**Exercise details:** Only the lines starting at the one with "Model this object" and ending at the one with "wasm.setup();" should be copied, exactly and with both ends kept.

[Object modeling scripts]
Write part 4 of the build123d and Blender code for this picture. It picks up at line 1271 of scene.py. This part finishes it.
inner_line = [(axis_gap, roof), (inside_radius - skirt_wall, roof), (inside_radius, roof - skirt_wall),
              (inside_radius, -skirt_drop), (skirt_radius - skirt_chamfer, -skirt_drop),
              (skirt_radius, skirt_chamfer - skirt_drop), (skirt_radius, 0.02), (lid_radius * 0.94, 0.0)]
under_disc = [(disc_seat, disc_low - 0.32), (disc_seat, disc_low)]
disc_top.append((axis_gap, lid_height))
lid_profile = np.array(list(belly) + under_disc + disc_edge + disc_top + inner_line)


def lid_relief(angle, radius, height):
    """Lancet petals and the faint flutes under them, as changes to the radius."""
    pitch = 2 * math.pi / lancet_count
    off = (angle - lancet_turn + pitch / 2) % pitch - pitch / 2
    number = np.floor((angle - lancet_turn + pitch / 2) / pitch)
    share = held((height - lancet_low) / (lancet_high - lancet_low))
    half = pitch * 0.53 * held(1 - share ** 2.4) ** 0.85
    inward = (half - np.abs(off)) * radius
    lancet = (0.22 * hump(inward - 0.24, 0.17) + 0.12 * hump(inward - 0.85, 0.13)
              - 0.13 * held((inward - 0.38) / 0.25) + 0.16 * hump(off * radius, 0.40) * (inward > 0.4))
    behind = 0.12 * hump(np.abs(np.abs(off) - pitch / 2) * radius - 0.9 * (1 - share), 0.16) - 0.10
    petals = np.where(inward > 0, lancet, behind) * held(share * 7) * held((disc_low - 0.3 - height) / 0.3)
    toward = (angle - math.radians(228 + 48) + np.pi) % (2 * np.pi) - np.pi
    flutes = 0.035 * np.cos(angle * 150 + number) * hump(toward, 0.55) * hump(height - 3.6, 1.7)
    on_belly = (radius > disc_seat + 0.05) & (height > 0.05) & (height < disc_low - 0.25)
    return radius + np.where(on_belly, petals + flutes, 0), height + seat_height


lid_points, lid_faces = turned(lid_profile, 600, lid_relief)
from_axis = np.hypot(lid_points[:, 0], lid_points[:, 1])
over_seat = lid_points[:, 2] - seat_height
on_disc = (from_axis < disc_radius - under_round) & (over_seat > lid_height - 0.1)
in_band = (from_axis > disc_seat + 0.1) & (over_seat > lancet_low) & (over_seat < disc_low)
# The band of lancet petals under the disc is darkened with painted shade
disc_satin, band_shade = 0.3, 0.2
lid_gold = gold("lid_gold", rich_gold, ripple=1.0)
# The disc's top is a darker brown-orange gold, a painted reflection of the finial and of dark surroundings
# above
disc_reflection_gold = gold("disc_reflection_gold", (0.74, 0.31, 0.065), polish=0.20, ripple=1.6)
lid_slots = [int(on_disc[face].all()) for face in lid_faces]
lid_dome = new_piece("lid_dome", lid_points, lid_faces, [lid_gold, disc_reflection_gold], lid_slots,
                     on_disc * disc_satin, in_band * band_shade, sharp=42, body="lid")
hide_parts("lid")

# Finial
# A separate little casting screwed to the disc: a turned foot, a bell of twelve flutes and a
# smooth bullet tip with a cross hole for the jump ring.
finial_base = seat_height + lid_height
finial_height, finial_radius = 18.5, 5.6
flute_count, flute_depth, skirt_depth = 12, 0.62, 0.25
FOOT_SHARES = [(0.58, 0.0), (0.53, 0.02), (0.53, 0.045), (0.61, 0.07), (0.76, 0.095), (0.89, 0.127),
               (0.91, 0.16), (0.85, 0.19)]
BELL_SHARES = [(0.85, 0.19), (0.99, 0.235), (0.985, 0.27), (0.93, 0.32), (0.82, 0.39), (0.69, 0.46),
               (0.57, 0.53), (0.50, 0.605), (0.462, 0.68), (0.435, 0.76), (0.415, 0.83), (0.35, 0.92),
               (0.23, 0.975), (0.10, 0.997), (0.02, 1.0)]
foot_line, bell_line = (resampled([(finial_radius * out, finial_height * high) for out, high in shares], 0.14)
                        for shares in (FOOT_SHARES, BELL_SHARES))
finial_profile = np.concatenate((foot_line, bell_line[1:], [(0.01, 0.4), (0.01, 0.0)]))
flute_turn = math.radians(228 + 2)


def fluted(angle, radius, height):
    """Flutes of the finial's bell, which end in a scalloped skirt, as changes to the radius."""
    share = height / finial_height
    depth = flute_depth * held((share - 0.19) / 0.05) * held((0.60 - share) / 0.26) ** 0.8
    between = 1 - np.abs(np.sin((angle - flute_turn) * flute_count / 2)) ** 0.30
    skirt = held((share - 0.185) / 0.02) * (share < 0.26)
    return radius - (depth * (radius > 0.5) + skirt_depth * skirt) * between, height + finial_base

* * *

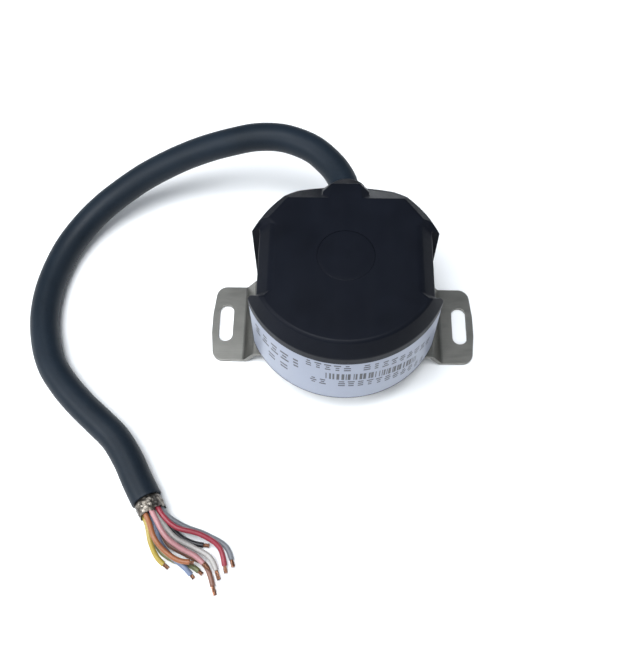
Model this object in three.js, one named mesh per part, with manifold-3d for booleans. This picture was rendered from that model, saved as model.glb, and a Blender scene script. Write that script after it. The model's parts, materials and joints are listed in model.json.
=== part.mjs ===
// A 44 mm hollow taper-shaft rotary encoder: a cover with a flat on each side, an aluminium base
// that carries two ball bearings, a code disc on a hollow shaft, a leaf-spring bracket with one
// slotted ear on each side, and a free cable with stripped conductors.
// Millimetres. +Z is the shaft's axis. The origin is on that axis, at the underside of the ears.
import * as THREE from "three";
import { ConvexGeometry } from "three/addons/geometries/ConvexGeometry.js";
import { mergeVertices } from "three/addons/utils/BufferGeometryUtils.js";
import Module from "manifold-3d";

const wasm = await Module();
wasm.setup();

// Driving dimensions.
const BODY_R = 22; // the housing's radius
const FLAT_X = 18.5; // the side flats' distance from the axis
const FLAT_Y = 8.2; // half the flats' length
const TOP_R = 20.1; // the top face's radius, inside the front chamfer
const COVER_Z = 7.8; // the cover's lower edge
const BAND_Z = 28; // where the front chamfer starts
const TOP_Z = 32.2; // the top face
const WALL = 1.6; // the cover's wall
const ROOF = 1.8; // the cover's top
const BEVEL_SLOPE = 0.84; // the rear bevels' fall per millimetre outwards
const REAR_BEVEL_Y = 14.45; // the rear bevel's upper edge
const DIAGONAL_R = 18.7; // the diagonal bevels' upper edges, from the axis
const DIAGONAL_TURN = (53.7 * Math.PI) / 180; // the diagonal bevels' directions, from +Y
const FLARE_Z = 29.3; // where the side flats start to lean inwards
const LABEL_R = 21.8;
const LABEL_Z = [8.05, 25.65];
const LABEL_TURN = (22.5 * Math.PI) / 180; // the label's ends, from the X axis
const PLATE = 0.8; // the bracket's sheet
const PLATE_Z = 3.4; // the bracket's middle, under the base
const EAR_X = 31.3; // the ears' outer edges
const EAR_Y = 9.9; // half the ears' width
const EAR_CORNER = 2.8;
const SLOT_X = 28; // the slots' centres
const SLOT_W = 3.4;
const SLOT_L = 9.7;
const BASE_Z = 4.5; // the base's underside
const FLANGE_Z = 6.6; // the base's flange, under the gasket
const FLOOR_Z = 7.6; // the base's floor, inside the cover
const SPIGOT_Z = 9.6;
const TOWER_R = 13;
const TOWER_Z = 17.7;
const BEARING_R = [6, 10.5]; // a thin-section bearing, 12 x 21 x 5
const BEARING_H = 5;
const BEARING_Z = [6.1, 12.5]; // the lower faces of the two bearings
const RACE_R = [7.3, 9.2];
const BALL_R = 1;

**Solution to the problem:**
Model this object in three.js, one named mesh per part, with manifold-3d for booleans. This picture was rendered from that model, saved as model.glb, and a Blender scene script. Write that script after it. The model's parts, materials and joints are listed in model.json.
=== part.mjs ===
// A 44 mm hollow taper-shaft rotary encoder: a cover with a flat on each side, an aluminium base
// that carries two ball bearings, a code disc on a hollow shaft, a leaf-spring bracket with one
// slotted ear on each side, and a free cable with stripped conductors.
// Millimetres. +Z is the shaft's axis. The origin is on that axis, at the underside of the ears.
import * as THREE from "three";
import { ConvexGeometry } from "three/addons/geometries/ConvexGeometry.js";
import { mergeVertices } from "three/addons/utils/BufferGeometryUtils.js";
import Module from "manifold-3d";

const wasm = await Module();
wasm.setup();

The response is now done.